To ask the question “Is that all there is? Is that it?” means you are celebrating Christmas wrongly. It means you are celebrating Christmas as the world - your celebration is centered around the gifts and commercialism of Christmas, which goes as fast as it comes. During the season of Advent, we’ve been doing a study in the Sunday School Class I teach, from a book written by James Harnish, entitled; Rejoicing in Hope. In it, Harnish tells of a rather unique Christmas card he received on Christmas from a clergy friend. He said that it was just a plain, white card with the words: “Blessed are those who celebrate Christmas as a way of life” printed on it. Certainly, if we celebrate Christmas correctly, we realize that it isn’t just a once-a-year event. Instead, it launches us into a new way of living that lasts our whole life long. It challenges us to practice living in what God has done and is doing in the person of Christ. When we celebrate Christmas the way it should be, it forces us to “keep dancing.”
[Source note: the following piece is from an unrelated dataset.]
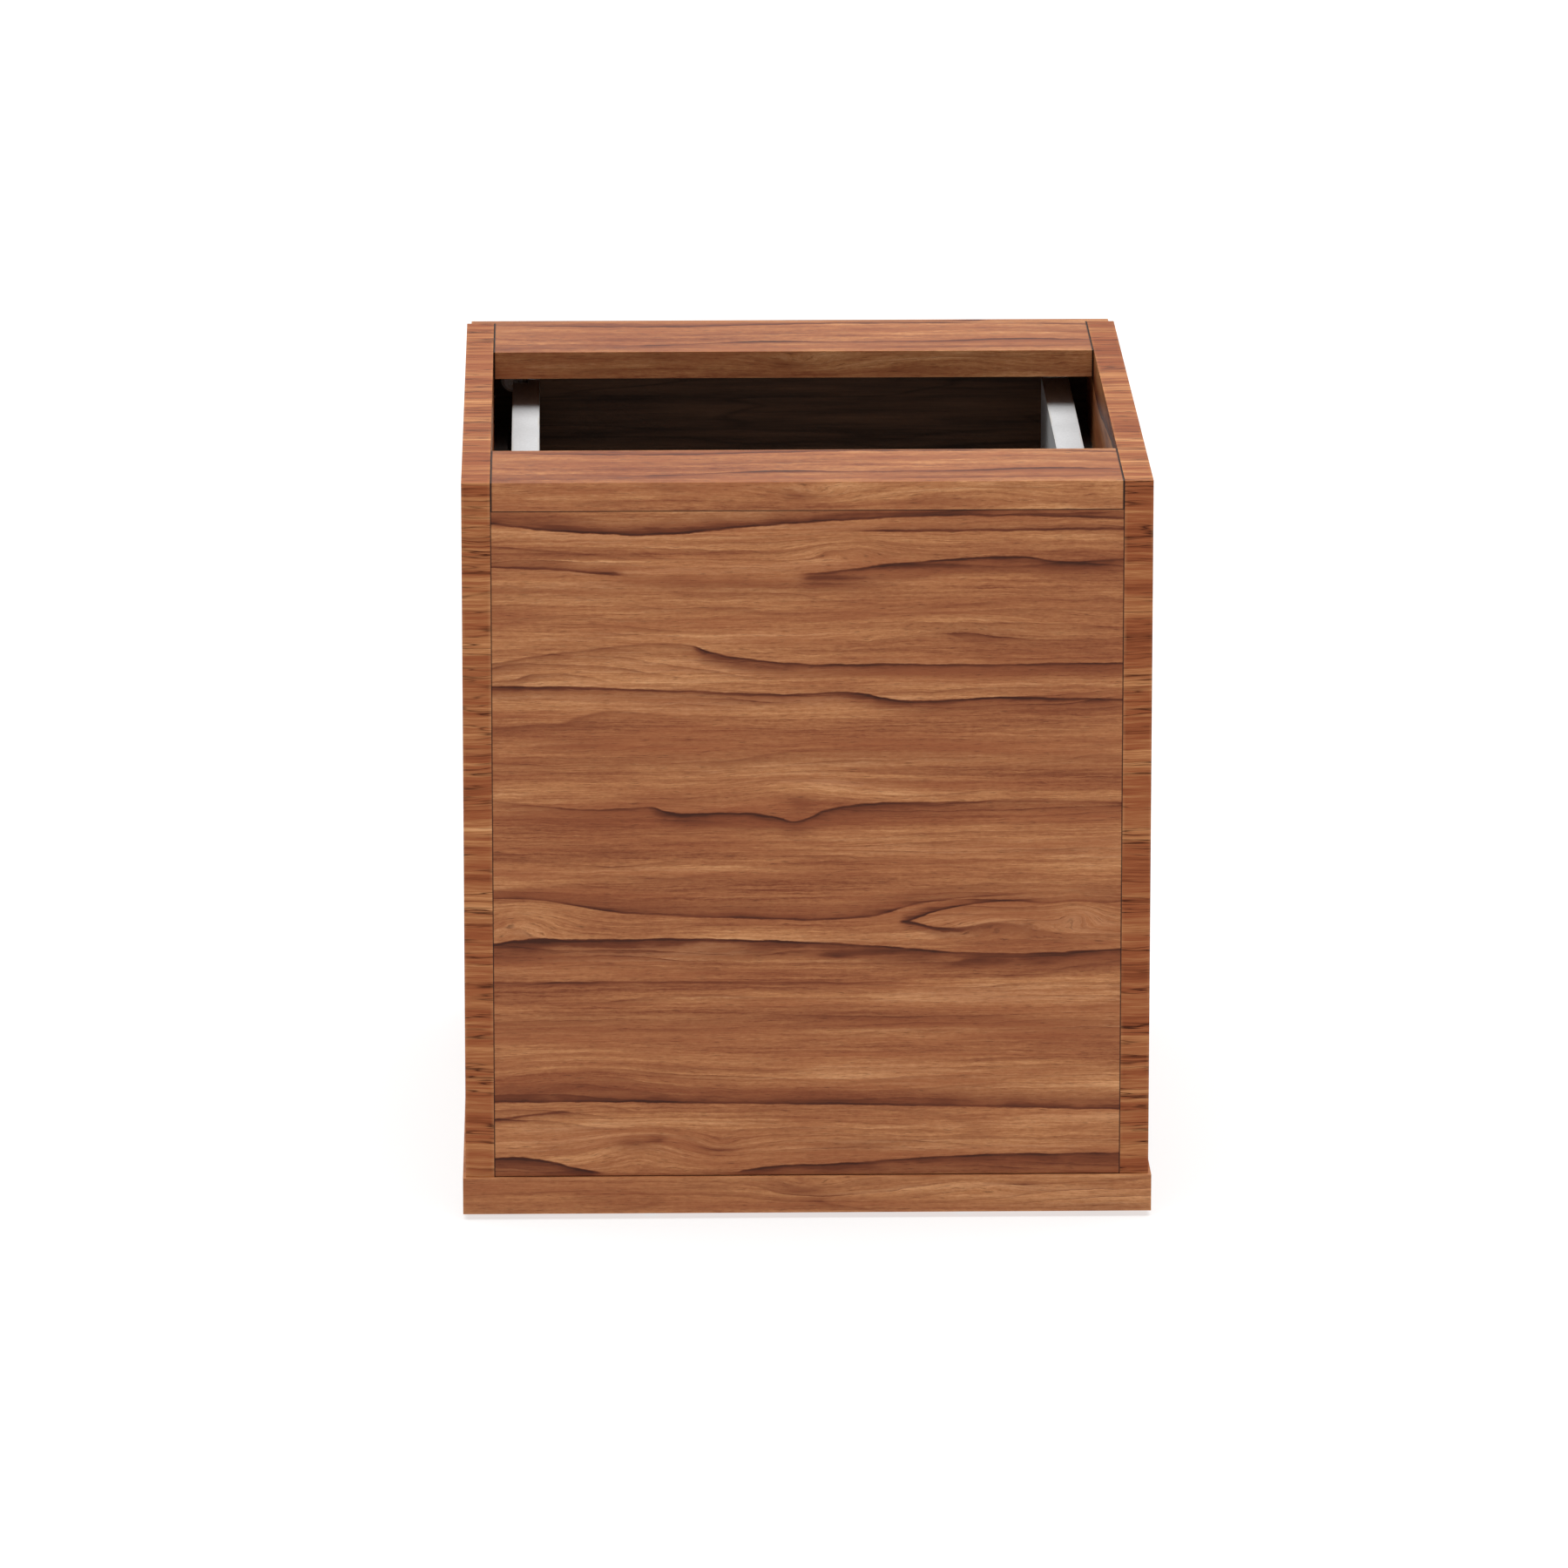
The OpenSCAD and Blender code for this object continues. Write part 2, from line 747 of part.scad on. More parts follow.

One of my favorite hymns is the hymn our choir sang this morning, Lord of the Dance, not to be mistaken for the popular Celtic dancers. The hymn’s words were written by Sydney Carter in 1963 and he adapted it to the popular American Shaker tune. It definitely has an old Celtic flair to it. But the hymn also has a powerful message that corresponds well with our Gospel Lesson this morning. The hymn reminds us that:
"The one who danced in the morning
when the world was begun
And danced in the moon and the stars and the sun,
Is the one who came down from heaven
And danced on the earth,
At Bethlehem he had his birth."


And so, may we join the dance of the Lord who dances in all of creation. Won’t you embrace this one who has made himself known to us in the person of Jesus Christ. That you might become a dancer in the Lord of the Dance that we might in turn reveal the God of hope and peace, joy and love to the world. What an awesome privilege to join in the dance of the Lord of the Dance. Won’t you get out of your pew, and dance. “Dance, then, wherever you may be, I am the Lord of the Dance, said he, and I’ll lead you all, wherever you may be, and I’ll lead you all in the Dance, said he.”